# Given records start

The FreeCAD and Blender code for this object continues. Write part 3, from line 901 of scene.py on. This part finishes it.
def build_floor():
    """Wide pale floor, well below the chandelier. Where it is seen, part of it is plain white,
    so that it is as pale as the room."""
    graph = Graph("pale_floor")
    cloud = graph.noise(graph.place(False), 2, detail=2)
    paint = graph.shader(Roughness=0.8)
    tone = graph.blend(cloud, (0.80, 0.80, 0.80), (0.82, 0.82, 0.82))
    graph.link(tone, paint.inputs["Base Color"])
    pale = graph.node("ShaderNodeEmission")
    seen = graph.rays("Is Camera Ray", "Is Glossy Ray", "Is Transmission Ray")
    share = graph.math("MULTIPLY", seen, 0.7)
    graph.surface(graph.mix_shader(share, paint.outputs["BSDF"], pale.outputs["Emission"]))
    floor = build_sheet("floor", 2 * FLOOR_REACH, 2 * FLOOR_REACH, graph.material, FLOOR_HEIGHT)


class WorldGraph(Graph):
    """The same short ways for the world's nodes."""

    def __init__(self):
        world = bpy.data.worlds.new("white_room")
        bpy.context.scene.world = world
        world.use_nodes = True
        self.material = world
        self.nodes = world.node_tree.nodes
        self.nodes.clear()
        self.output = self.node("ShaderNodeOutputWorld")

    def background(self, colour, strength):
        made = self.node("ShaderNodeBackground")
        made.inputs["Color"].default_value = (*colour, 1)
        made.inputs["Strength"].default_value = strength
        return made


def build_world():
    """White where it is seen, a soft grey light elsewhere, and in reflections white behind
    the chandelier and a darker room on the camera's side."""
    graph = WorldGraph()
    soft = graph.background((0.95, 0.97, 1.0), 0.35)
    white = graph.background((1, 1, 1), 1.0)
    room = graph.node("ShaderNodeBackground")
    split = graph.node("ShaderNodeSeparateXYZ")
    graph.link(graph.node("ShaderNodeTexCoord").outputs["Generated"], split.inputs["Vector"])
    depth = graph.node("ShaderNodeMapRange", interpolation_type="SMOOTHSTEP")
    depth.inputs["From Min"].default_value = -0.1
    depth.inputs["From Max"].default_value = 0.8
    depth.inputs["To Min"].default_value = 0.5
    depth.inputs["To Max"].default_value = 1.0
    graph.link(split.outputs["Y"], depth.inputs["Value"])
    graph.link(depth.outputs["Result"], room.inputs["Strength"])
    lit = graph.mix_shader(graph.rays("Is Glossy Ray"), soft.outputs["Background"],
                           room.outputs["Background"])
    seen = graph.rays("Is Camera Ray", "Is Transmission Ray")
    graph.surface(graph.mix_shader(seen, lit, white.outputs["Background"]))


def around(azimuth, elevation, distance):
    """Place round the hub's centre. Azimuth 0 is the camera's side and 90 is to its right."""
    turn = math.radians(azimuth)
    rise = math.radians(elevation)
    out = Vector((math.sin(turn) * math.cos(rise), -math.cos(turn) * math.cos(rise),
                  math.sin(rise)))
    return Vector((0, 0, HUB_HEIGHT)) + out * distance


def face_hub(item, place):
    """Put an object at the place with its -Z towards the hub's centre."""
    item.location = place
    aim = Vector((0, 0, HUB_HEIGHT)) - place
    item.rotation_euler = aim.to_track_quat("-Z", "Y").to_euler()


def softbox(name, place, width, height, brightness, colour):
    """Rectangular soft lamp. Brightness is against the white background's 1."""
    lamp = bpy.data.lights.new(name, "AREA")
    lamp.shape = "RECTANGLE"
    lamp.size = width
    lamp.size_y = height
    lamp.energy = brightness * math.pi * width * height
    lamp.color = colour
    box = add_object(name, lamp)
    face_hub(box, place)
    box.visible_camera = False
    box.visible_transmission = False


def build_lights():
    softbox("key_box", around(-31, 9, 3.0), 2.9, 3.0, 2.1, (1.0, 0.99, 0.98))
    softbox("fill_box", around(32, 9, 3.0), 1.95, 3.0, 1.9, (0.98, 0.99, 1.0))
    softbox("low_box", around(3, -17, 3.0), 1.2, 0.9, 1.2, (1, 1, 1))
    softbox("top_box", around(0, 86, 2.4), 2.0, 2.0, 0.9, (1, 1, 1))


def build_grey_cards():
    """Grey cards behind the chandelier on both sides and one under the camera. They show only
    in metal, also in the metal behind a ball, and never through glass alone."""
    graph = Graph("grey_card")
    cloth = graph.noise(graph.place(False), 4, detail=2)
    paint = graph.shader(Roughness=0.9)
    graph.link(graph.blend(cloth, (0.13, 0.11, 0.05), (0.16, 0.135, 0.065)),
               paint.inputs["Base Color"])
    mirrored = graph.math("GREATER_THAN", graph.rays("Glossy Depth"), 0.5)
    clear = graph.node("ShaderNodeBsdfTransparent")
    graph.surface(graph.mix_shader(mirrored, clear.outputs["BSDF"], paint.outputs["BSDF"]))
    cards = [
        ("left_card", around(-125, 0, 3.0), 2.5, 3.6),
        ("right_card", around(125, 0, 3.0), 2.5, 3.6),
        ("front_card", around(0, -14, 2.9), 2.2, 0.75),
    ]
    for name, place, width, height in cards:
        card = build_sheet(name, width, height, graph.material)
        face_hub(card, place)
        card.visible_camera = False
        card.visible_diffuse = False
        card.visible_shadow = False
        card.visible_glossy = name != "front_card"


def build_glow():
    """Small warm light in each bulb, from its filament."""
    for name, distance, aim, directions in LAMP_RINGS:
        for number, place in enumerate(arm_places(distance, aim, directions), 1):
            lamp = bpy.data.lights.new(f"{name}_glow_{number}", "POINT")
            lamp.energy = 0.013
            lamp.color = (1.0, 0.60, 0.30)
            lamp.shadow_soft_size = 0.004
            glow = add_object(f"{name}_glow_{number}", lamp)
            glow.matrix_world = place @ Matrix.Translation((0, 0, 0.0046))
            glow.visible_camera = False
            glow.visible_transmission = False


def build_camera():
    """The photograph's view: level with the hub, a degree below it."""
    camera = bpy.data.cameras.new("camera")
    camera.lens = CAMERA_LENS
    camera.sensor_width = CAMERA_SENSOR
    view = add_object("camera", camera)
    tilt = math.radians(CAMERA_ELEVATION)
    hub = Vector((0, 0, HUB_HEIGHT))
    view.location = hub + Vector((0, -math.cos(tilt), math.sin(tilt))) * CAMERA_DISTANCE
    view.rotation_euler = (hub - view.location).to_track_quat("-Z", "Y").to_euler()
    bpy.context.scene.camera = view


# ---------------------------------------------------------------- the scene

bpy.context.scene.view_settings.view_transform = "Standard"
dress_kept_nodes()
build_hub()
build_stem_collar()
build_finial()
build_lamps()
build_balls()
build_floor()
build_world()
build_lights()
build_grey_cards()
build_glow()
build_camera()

# Given records end
# Given records start

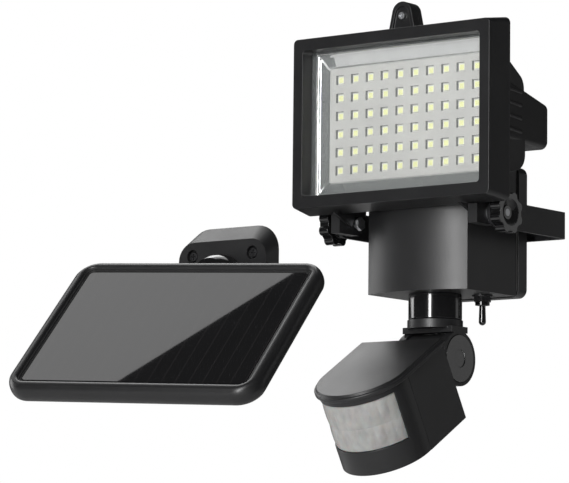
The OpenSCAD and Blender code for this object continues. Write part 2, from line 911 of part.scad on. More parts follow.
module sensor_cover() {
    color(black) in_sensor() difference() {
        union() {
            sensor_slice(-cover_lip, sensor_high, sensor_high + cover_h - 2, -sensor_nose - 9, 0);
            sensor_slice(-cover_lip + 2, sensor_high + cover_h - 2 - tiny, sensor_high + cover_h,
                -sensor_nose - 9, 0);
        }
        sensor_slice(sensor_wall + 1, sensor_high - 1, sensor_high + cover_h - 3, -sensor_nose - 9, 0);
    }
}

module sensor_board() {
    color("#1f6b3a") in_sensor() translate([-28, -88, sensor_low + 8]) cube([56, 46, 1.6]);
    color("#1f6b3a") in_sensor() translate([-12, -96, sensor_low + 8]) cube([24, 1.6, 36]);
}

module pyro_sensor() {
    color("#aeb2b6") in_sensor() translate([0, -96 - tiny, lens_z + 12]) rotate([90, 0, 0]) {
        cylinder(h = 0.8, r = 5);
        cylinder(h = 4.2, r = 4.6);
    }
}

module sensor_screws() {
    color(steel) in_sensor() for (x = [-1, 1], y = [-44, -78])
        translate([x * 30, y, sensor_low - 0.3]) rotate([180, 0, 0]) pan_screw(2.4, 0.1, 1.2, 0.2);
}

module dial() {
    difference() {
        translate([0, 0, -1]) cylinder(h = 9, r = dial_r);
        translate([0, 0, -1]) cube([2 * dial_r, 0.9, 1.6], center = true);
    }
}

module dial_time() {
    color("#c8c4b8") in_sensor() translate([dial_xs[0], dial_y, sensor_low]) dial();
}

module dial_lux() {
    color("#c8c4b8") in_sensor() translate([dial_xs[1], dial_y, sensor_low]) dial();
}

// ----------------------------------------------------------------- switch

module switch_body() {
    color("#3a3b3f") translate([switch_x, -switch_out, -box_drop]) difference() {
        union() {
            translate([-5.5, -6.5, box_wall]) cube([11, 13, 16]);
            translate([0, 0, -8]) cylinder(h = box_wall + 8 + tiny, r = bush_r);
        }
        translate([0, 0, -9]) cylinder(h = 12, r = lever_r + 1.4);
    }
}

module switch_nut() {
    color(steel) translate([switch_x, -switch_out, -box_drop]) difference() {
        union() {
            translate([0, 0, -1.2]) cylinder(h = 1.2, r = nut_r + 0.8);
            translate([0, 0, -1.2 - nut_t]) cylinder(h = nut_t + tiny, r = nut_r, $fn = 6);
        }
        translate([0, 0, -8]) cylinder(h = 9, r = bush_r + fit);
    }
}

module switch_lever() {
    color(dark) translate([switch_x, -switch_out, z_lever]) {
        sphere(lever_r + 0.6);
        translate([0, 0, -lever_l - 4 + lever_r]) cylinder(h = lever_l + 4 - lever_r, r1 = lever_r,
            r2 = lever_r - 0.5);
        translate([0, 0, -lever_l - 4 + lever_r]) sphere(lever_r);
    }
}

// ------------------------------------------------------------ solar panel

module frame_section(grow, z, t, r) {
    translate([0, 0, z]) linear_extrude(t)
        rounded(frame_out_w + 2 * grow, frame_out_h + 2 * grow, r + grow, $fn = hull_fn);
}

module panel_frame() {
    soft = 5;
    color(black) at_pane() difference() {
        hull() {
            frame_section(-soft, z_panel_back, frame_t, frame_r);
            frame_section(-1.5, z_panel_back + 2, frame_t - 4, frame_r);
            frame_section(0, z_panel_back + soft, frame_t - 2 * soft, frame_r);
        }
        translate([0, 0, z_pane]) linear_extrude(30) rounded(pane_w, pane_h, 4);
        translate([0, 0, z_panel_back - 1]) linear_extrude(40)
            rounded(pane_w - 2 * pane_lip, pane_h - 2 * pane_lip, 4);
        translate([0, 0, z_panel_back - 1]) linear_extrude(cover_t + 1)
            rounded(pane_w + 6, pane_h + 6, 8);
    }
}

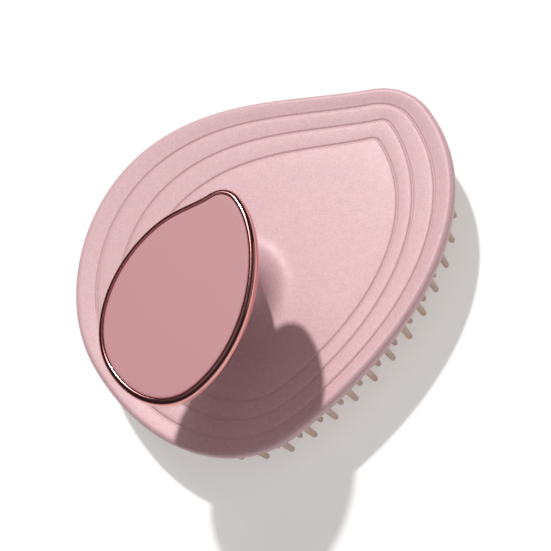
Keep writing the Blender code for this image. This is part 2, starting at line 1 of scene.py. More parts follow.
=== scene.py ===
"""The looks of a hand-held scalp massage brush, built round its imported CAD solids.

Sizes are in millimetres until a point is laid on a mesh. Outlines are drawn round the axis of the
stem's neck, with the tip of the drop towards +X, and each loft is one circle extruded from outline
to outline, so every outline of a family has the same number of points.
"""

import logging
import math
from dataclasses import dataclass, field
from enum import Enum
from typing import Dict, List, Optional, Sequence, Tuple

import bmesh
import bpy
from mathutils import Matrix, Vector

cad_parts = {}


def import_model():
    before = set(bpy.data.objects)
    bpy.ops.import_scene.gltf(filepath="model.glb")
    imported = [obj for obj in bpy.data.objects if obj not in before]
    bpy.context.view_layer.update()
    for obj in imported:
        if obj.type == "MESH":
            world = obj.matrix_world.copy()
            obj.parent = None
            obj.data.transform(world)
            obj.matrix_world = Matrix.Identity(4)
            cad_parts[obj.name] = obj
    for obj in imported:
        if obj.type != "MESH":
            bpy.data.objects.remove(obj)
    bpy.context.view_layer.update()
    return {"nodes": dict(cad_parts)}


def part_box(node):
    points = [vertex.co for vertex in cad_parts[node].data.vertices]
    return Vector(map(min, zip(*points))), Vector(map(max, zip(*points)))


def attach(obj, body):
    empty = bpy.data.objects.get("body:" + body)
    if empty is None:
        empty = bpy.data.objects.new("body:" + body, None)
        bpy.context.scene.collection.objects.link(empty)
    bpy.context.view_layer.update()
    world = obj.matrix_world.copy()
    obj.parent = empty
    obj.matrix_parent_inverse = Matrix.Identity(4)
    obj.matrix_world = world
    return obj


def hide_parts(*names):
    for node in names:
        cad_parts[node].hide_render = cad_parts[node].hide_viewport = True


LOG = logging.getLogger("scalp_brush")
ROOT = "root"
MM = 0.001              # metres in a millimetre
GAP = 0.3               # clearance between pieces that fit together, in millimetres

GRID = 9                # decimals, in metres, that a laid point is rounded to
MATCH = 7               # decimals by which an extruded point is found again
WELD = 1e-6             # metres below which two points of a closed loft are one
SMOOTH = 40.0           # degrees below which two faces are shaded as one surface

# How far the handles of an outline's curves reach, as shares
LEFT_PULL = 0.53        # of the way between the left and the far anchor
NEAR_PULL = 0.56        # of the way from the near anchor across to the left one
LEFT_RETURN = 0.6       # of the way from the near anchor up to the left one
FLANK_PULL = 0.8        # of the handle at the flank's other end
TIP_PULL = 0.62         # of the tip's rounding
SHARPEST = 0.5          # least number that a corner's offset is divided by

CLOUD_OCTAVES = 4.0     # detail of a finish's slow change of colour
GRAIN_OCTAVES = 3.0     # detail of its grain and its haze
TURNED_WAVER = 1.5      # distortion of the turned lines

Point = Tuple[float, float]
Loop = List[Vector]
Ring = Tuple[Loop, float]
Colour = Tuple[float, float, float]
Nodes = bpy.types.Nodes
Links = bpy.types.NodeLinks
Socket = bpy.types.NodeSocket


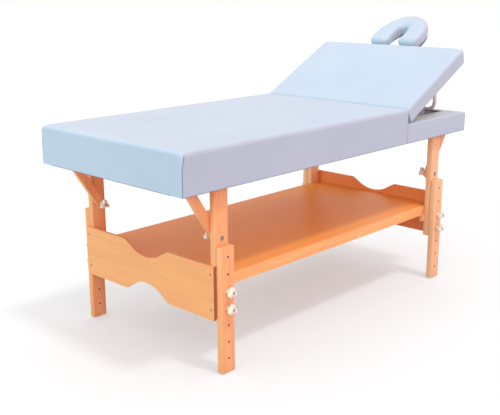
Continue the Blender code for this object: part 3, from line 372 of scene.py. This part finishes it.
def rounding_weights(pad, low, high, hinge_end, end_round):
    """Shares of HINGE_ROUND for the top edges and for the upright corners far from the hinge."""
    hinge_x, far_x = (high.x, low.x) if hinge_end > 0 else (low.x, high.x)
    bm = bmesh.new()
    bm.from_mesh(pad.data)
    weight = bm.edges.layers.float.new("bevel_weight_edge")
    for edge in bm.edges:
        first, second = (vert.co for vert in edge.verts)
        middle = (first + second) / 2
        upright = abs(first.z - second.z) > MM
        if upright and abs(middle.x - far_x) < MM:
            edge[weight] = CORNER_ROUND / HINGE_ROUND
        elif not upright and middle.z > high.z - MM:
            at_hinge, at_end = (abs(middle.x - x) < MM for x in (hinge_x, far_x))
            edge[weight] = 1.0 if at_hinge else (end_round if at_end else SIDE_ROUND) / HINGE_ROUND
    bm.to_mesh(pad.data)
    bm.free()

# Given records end

Aim: Reproduce, exactly as written, the stretch of lines whose first line is the one with "obj.matrix_world = world" and whose last line is the one with "cad_parts[node].hide_render = cad_parts[node].hide_viewport".

Solution to this task:
    obj.matrix_world = world
    return obj


def hide_parts(*names):
    for node in names:
        cad_parts[node].hide_render = cad_parts[node].hide_viewport = True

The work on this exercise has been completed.